YOUR OBJECTIVE:
Copy, without any alteration, the lines from the one that includes "if empty is" up to and including the one that includes "obj.parent = empty".
-------- INFORMATION GIVEN --------
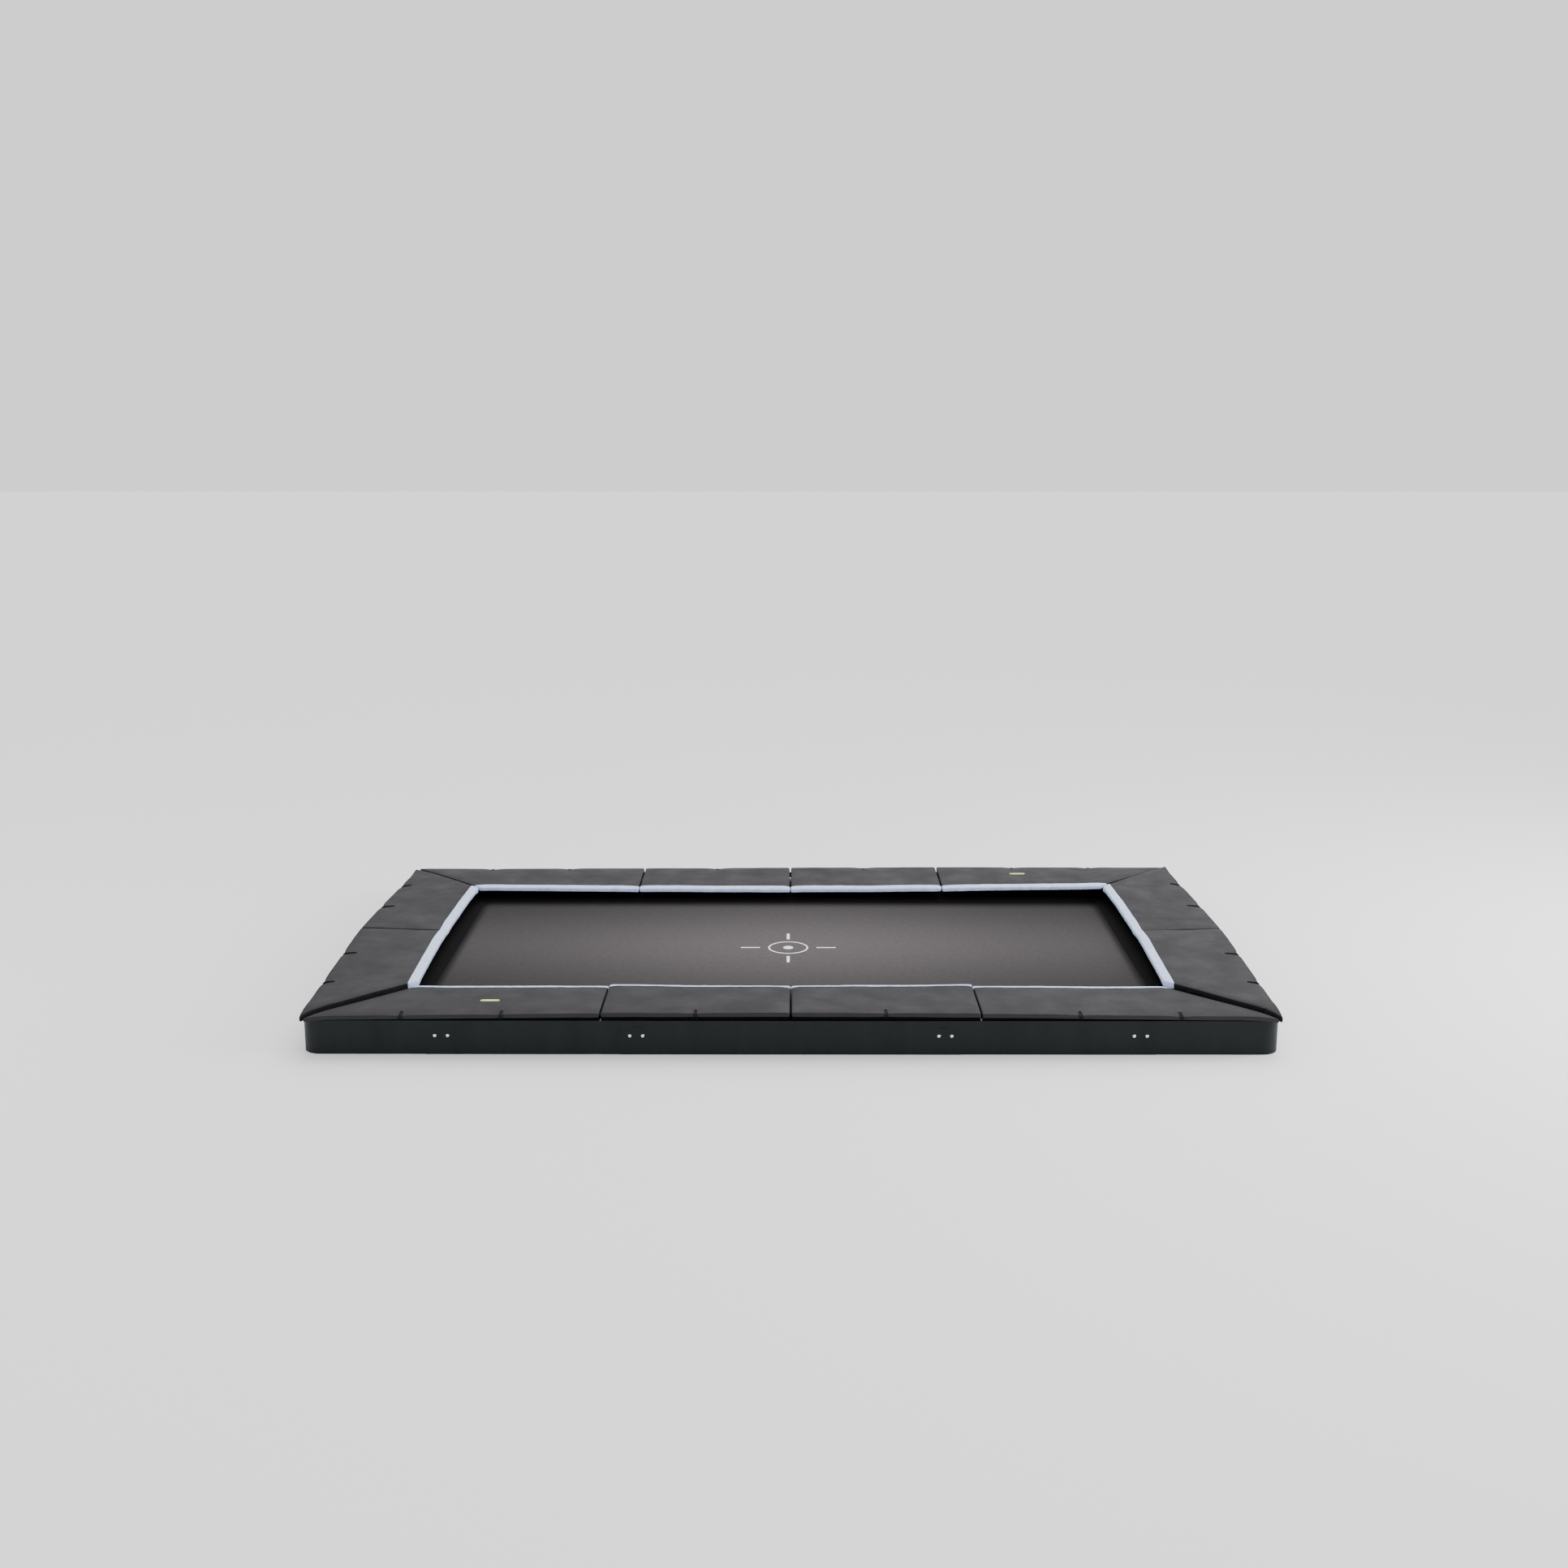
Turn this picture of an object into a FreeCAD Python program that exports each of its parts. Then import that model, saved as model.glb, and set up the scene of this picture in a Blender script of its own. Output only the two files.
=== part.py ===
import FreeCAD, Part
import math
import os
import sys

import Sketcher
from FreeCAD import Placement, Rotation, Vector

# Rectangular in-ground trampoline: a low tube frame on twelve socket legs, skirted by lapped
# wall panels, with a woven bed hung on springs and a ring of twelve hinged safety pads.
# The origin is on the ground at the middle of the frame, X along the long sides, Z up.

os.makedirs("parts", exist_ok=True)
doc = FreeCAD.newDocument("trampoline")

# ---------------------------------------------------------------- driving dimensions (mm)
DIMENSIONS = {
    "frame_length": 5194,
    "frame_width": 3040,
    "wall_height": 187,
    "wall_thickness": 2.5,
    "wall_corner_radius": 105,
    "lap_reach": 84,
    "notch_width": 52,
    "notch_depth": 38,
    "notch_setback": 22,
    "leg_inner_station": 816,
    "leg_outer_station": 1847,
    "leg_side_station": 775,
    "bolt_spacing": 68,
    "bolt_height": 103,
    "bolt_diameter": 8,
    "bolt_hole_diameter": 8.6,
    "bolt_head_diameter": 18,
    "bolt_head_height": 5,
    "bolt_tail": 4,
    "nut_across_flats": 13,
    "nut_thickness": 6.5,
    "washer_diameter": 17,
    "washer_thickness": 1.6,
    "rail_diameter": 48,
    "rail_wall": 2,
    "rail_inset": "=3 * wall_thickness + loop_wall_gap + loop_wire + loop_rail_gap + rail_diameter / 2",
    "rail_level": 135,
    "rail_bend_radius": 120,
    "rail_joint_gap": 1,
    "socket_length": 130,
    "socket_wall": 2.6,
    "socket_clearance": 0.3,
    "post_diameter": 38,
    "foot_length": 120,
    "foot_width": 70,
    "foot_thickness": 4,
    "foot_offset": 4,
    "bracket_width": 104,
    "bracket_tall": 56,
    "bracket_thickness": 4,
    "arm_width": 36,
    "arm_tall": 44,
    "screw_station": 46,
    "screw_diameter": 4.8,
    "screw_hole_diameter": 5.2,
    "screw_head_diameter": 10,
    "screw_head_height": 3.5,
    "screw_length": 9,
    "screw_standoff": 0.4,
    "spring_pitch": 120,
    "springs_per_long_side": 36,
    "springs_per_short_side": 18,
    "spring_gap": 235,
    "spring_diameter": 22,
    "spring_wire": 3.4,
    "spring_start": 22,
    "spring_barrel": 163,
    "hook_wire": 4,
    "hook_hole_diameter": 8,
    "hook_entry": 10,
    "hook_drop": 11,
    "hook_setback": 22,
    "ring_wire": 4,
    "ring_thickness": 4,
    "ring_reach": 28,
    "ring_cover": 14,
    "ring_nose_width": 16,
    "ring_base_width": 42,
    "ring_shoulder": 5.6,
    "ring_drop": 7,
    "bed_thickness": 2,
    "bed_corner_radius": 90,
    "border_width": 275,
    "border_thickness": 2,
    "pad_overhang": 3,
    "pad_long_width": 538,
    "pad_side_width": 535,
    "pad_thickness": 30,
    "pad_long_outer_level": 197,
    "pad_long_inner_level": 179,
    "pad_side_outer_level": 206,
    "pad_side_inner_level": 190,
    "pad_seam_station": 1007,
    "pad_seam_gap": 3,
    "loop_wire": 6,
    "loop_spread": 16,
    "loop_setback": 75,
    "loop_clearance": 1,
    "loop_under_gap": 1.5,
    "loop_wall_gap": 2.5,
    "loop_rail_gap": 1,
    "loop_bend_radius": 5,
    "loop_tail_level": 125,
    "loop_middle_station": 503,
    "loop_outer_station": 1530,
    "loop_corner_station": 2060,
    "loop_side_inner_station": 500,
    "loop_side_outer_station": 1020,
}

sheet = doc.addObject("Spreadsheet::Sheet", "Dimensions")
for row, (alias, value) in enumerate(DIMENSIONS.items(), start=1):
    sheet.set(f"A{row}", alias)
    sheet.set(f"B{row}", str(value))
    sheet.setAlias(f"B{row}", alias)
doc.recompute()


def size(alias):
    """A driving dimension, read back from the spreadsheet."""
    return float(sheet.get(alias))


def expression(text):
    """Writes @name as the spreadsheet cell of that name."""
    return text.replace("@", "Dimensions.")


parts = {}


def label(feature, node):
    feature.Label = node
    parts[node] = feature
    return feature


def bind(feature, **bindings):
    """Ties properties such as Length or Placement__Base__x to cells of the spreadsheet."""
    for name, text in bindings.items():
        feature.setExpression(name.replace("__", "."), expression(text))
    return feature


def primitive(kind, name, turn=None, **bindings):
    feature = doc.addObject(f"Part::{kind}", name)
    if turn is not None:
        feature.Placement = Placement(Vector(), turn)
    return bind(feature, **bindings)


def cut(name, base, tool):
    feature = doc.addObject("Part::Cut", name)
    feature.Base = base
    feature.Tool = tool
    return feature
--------
-------- INFORMATION GIVEN --------
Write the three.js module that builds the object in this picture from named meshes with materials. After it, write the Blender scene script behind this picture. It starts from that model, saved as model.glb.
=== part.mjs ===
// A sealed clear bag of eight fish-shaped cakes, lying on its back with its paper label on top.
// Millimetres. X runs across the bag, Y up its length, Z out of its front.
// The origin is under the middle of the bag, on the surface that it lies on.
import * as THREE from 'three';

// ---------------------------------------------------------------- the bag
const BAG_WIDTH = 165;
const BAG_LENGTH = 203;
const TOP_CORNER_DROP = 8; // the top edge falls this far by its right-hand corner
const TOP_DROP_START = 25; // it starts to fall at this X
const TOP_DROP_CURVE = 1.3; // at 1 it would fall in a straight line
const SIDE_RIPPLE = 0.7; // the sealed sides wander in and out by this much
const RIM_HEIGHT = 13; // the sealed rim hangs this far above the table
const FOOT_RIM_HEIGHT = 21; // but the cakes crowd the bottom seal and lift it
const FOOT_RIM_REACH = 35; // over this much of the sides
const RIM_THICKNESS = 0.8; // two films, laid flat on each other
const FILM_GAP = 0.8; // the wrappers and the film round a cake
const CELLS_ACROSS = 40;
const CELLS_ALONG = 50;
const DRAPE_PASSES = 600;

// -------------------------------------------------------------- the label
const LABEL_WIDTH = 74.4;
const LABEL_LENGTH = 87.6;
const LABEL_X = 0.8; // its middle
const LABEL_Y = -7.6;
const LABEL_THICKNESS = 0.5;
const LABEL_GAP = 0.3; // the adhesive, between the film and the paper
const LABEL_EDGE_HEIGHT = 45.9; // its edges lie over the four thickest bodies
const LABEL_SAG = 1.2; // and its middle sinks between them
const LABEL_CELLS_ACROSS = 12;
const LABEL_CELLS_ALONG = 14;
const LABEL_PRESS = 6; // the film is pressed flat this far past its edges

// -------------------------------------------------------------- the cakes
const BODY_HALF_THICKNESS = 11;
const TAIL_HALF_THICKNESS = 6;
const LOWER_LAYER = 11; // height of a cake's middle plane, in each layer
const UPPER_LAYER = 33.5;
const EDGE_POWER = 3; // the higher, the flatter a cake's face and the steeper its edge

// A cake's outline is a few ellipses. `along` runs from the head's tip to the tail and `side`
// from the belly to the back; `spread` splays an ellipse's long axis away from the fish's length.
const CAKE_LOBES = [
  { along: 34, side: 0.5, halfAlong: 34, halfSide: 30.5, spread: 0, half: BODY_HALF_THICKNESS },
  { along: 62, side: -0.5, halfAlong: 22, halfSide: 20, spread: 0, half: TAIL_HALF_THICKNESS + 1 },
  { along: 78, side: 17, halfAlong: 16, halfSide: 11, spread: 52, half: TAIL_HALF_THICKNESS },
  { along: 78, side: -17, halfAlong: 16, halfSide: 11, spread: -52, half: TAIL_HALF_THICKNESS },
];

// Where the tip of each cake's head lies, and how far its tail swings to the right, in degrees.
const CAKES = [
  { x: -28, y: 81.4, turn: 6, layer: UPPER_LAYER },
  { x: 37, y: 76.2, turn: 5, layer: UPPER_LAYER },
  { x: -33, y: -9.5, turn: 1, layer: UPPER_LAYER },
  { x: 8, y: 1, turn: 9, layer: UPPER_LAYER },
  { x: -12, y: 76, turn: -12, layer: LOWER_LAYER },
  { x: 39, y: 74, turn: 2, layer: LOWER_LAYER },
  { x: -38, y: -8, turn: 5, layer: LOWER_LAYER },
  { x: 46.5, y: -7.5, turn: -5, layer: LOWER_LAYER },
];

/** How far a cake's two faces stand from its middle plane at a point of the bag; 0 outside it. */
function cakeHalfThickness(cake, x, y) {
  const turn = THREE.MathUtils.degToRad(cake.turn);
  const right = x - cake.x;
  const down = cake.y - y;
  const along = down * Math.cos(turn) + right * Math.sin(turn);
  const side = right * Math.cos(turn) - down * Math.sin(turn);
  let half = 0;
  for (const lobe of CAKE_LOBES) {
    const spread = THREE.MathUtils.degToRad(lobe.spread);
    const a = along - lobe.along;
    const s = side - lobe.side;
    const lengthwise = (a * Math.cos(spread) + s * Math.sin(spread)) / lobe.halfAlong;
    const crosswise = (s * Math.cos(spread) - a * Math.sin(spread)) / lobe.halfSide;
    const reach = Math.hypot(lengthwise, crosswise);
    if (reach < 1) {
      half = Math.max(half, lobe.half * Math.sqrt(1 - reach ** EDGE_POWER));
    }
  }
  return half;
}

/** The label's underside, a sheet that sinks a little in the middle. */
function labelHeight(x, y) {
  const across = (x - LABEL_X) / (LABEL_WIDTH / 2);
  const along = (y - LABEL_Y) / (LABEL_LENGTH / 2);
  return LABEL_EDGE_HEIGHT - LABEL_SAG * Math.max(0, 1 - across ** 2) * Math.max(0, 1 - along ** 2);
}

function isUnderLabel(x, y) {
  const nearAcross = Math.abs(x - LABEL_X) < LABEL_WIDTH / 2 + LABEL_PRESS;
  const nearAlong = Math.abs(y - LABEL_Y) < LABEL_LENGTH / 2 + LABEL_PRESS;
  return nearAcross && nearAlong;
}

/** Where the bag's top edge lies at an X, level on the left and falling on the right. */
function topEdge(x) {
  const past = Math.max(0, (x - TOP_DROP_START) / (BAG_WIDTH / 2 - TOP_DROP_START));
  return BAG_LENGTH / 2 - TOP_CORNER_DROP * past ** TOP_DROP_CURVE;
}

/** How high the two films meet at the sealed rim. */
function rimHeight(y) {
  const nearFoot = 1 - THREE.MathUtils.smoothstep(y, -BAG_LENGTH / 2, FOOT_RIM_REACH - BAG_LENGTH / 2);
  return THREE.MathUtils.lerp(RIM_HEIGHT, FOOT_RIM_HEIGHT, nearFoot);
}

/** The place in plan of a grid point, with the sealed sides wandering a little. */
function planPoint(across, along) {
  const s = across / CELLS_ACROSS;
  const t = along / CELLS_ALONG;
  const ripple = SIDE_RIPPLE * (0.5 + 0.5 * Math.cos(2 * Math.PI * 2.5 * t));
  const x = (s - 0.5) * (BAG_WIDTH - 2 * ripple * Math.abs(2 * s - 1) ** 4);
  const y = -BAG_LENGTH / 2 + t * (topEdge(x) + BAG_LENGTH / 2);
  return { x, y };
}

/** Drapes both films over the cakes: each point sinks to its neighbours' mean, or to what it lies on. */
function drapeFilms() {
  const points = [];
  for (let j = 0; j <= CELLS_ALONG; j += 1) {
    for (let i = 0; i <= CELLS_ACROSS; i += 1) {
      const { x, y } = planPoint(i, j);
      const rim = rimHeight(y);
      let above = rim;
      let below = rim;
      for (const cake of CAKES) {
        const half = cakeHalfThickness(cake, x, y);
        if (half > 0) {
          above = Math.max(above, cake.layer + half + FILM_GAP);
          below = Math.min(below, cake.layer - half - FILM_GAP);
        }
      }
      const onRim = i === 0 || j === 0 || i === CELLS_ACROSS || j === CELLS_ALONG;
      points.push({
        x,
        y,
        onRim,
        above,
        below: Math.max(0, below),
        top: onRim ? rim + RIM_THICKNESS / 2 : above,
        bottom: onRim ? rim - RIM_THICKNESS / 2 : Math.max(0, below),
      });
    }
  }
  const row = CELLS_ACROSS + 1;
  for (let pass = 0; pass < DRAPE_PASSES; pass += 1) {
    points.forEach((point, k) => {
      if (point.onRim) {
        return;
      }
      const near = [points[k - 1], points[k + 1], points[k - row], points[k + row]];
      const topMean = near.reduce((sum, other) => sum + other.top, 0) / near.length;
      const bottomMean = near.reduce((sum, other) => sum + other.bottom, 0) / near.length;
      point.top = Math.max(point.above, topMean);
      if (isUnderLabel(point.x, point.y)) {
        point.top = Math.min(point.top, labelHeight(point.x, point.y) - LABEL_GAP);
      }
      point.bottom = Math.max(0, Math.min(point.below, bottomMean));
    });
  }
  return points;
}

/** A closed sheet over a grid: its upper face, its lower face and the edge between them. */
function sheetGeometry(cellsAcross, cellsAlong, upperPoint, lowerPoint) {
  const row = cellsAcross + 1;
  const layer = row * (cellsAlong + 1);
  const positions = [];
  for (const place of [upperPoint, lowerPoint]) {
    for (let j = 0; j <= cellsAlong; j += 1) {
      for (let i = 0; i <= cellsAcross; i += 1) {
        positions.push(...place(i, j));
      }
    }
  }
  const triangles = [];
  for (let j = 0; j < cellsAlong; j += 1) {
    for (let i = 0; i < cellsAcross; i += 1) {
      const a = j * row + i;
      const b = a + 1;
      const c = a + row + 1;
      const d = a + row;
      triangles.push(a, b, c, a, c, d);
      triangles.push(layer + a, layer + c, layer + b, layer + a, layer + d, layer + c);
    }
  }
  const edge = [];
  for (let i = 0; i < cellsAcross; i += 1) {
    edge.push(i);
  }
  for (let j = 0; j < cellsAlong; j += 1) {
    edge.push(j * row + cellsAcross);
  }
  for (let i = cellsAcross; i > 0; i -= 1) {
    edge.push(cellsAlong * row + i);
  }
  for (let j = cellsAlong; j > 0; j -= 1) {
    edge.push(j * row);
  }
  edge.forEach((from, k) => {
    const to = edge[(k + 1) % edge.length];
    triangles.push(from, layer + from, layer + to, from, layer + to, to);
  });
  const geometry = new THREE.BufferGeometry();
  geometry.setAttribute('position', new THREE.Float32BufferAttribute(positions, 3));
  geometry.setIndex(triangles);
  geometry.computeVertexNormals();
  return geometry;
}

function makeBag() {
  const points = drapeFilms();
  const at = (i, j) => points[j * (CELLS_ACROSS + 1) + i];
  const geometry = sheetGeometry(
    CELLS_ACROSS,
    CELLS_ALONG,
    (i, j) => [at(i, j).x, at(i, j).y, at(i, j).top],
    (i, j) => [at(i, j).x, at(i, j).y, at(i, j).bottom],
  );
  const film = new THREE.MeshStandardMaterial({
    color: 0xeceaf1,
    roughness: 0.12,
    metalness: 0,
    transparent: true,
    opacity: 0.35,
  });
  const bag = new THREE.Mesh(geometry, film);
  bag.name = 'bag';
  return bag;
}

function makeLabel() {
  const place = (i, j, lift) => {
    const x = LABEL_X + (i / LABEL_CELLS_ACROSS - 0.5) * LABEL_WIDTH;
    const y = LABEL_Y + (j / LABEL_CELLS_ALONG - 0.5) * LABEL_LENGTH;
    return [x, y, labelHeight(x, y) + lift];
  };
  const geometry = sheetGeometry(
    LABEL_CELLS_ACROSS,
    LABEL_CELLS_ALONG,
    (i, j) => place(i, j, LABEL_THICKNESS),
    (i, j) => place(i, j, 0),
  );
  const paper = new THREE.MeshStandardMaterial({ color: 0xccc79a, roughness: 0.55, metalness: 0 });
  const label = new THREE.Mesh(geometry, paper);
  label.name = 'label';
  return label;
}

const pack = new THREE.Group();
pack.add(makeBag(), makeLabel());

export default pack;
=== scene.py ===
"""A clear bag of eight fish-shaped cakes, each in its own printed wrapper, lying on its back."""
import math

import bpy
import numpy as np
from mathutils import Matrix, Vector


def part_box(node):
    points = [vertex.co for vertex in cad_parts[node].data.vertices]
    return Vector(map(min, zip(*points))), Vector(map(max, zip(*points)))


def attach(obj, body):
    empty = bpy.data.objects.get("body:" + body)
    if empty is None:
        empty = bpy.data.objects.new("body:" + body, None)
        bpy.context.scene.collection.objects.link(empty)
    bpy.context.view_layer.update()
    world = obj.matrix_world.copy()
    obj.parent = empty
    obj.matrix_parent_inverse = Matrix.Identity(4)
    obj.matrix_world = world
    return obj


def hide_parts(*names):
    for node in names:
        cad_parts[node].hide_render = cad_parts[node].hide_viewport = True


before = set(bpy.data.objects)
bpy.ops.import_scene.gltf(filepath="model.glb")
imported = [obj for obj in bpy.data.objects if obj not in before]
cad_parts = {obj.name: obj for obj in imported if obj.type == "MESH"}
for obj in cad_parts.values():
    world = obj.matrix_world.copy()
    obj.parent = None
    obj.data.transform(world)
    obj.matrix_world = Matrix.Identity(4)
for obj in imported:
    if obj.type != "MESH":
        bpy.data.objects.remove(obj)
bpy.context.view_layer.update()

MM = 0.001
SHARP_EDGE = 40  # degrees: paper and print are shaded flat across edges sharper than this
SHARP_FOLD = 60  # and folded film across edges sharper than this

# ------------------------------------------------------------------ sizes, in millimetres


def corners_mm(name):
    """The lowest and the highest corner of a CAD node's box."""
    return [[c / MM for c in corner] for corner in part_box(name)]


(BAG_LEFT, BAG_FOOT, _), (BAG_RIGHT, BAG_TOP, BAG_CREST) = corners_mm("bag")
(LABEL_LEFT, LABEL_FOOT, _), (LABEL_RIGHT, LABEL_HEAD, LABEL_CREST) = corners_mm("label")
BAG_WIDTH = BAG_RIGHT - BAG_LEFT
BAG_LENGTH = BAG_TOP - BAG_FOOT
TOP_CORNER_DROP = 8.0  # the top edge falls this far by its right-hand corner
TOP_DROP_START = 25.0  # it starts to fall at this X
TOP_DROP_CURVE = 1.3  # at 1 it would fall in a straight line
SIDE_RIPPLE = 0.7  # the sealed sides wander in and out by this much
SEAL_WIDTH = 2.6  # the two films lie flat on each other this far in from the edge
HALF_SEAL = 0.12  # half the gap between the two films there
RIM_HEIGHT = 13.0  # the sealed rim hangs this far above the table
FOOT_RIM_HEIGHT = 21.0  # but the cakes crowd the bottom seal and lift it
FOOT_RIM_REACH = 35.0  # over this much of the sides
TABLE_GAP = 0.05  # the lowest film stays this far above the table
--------
FINISHED ANSWER:
    if empty is None:
        empty = bpy.data.objects.new("body:" + body, None)
        bpy.context.scene.collection.objects.link(empty)
    bpy.context.view_layer.update()
    world = obj.matrix_world.copy()
    obj.parent = empty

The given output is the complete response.